Yours for reality-based discourse,
Jeff Weintraub
In 2003 a very great man, Nelson Mandela, made a very inaccurate and unfortunate statement:
Why should there be one standard for one country, especially because it is black, and another one for another country, Israel, that is white.That remark was was especially bizarre because the country Mandela referred to as "black" was Iraq. I very much doubt that this was the way Saddam Hussein would have described himself.
As I pointed out in 2008, Mandela's statement reflected a misconception about Israel that is all too prevalent. His description of Israel as a "white" country was no doubt based on a taken-for-granted assumption that Israeli Jews are of European origin. In fact, about half of Israeli Jews are Middle Eastern Jews, or Mizrahim (sometimes also called Sephardim, though strictly speaking that term covers only Jews who can trace their ancestry back to pre-1492 Spain)—and for most of the history of Israel, until the arrival of the Russian Jews in the 1990s, a solid majority of Israeli Jews were Mizrahim. These people are not Europeans or ex-Europeans, but refugees from the Arab world & Iran (and their descendants), and the now-vanished Jewish communities they represent had roots in the Middle East, including what is now Iraq, that long pre-dated the coming of Islam.

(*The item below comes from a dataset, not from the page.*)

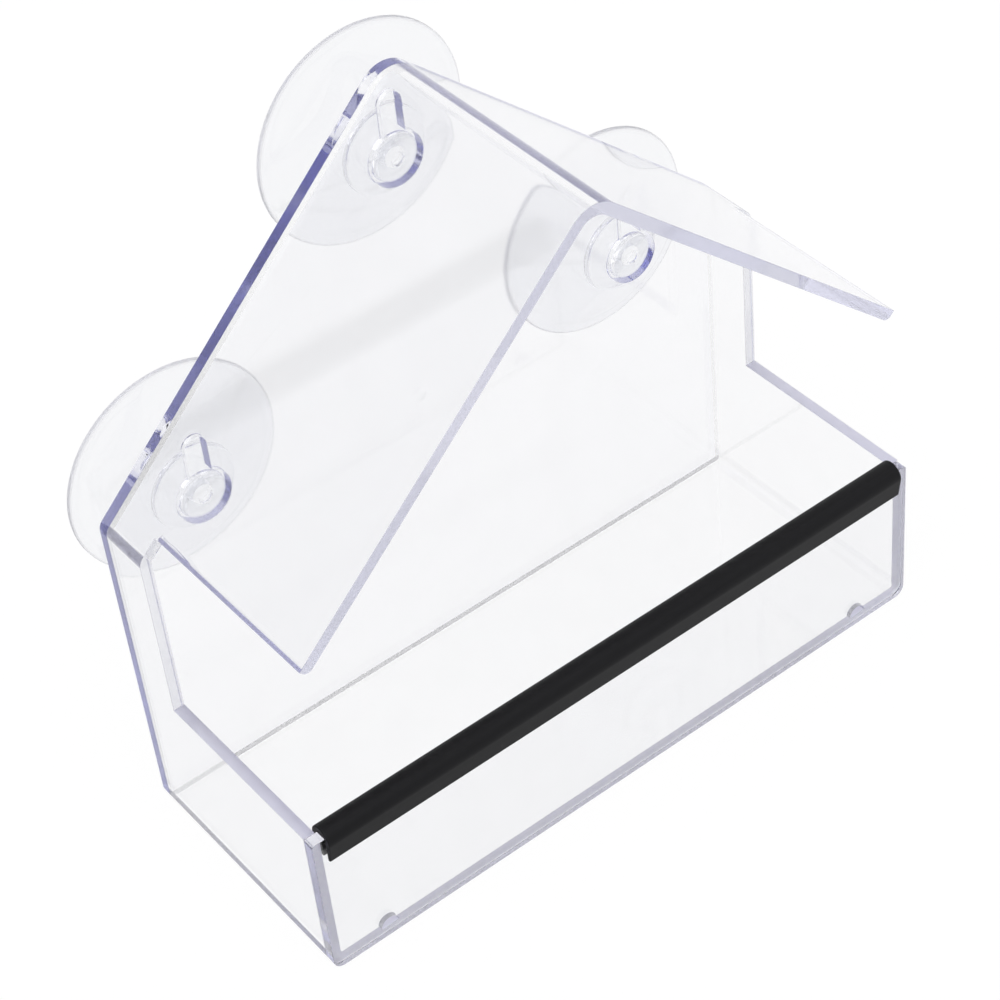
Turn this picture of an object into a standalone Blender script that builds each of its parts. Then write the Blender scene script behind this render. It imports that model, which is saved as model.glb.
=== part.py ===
"""Window bird feeder: a clear tray in the form of a house, held on glass by three suction cups.

Metres, +Z up. The front faces -Y and the window is at +Y. The origin is at the centre of the floor's underside.
"""

import math

import bmesh
import bpy

# House: outer sizes of the clear shell
house_width = 0.150
house_depth = 0.060
# The heights at which the flat outer faces would meet if their bends were sharp
apex_height = 0.1455
eave_height = 0.076
rim_height = 0.0365
column_depth = 0.014
sheet = 0.0025
# What two bonded sheets keep between their faces
bond_gap = 0.0003

# Outer radii of the shell's bends and corners
bottom_bend = 0.0025
eave_bend = 0.003
apex_bend = 0.0065
rim_round = 0.0006

# A roof pane's lower edge in front of the column lies inside the wall's outer face by this much
eave_setback = 0.0042
eave_round = 0.0015

# Keyhole slots in the back panel
hole_radius = 0.0059
slot_width = 0.0048
slot_rise = 0.0148
top_hole_below_apex = 0.0234
side_hole_below_eave = 0.0056
side_hole_inset = 0.0224

# Half-round drain holes in the front panel, with their flat sides level with the floor's top
drain_radius = 0.002
drain_inset = 0.011

# Perch trim: a round-topped strip with a slot along its underside, pushed over the front panel's top edge
trim_radius = 0.0028
trim_height = 0.0078
trim_centre_below_rim = 0.0008
trim_lip_half_width = 0.0021
trim_lip_round = 0.0005
trim_clearance = 0.00015
trim_end_gap = 0.0003
trim_seat_gap = 0.0003

# Suction cup, measured outwards from the window. Its head stands in the keyhole's round hole
cup_radius = 0.0234
cup_land_width = 0.0016
cup_edge_height = 0.0013
cup_hollow_depth = 0.0052
cup_standoff = 0.0107
hub_radius = 0.0094
hub_gap = 0.0019
hub_round = 0.0009
hub_skirt_height = 0.0012
neck_clearance = 0.0003
neck_flare = 0.0003
# By how much the neck is longer than the back panel is thick
neck_spare = 0.0002
head_clearance = 0.0007
head_thickness = 0.0018
head_edge_height = 0.0005
dimple_radius = 0.0016
dimple_depth = 0.0005

# Drawing values
arc_step = math.radians(11.0)
smooth_angle = math.radians(30.0)
cup_steps = 36
dome_rings = 5
dome_power = 1.15
cutter_overrun = 0.004
weld_distance = 0.00001

# Places that follow from the sizes above
half_width = house_width / 2
half_depth = house_depth / 2
inner_half_width = half_width - sheet
back_panel_y = half_depth - sheet / 2
front_panel_y = -half_depth + sheet / 2
room_back_y = half_depth - sheet - bond_gap
column_front_y = half_depth - column_depth
roof_slope = math.atan2(apex_height - eave_height, half_width)
panel_half_width = inner_half_width - bond_gap
front_end_y = -half_depth + sheet + bond_gap
drain_bottom = sheet + bond_gap
trim_centre_z = rim_height - trim_centre_below_rim
neck_radius = slot_width / 2 - neck_clearance
head_radius = hole_radius - head_clearance
keyholes = [
    (0, apex_height - top_hole_below_apex),
    (side_hole_inset - half_width, eave_height - side_hole_below_eave),
    (half_width - side_hole_inset, eave_height - side_hole_below_eave),
]


def clear_scene():
    for old in list(bpy.data.objects):
        bpy.data.objects.remove(old, do_unlink=True)


def make_collection(name, hidden=False):
    collection = bpy.data.collections.new(name)
    collection.hide_render = hidden
    bpy.context.scene.collection.children.link(collection)
    return collection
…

(For some details, see A historic optical illusion - Israel & the invisible Middle Eastern Jews and Irwin Cotler on the Middle Eastern Jews & the Arab-Israeli conflict, as well as the very useful website Point of No Return.)
If they are "white," then so are Iraqis ... not to mention Syrians, Algerians, Egyptians, Saudis, and so on.
=> But if Middle Eastern Jews are not "black" enough to pass muster, there are also Israeli Jews who can meet more demanding criteria of blackness. Since the mid-1980s Israel has taken in over 100,000 Jews from Ethiopia (starting with Operation Moses, a clandestine airlift to rescue about 8,000 of them from refugee camps in Sudan). For many of them it has been a difficult and disorienting transition; they have faced various forms of bias, exclusion, and discrimination; and their successful integration into Israeli society is far from complete. But it is a safe bet that very few of them would prefer to be back in Ethiopia, and now they are living in a country of their own.
Furthermore, they have already had their immigrant success stories. As early as 1996 Addisu Messele became the first Ethiopian-Israeli immigrant to be elected to the Knesset (on the Labor Party list); in February 2008 Shlomo Mula became the second (with Kadima); and a few months later another Ethiopian-Israeli, Rabbi Mazor Bayana, was appointed to fill a vacant seat (for Shas). Mula likes to recall that he "walked 800 kilometers from Ethiopia to Sudan" as part of the journey that brought him from his village in Ethiopia to Israel 30 years ago. (There is a video clip with some of his recollections of that journey here). In this year's Israeli election Pnina Tamano-Shata, a lawyer and news correspondent who left Ethiopia at the age of 3, became the first Ethiopian-Israeli woman to be elected to the Knesset. For a community of very recent immigrants, most of whom arrived as destitute refugees and who number less than 2% of the population, that's not bad.
And in February of this year Yityish Aynaw, who was born in Ethiopia 21 years ago, lost her father as a child, and immigrated to Israel with her mother when she was 12, was named the winner of the Miss Israel beauty pageant. Some people, seeing her photograph, might say that she "doesn't look Jewish". But in fact Jews, including Israeli Jews, come in a lot of shapes, sizes, and races.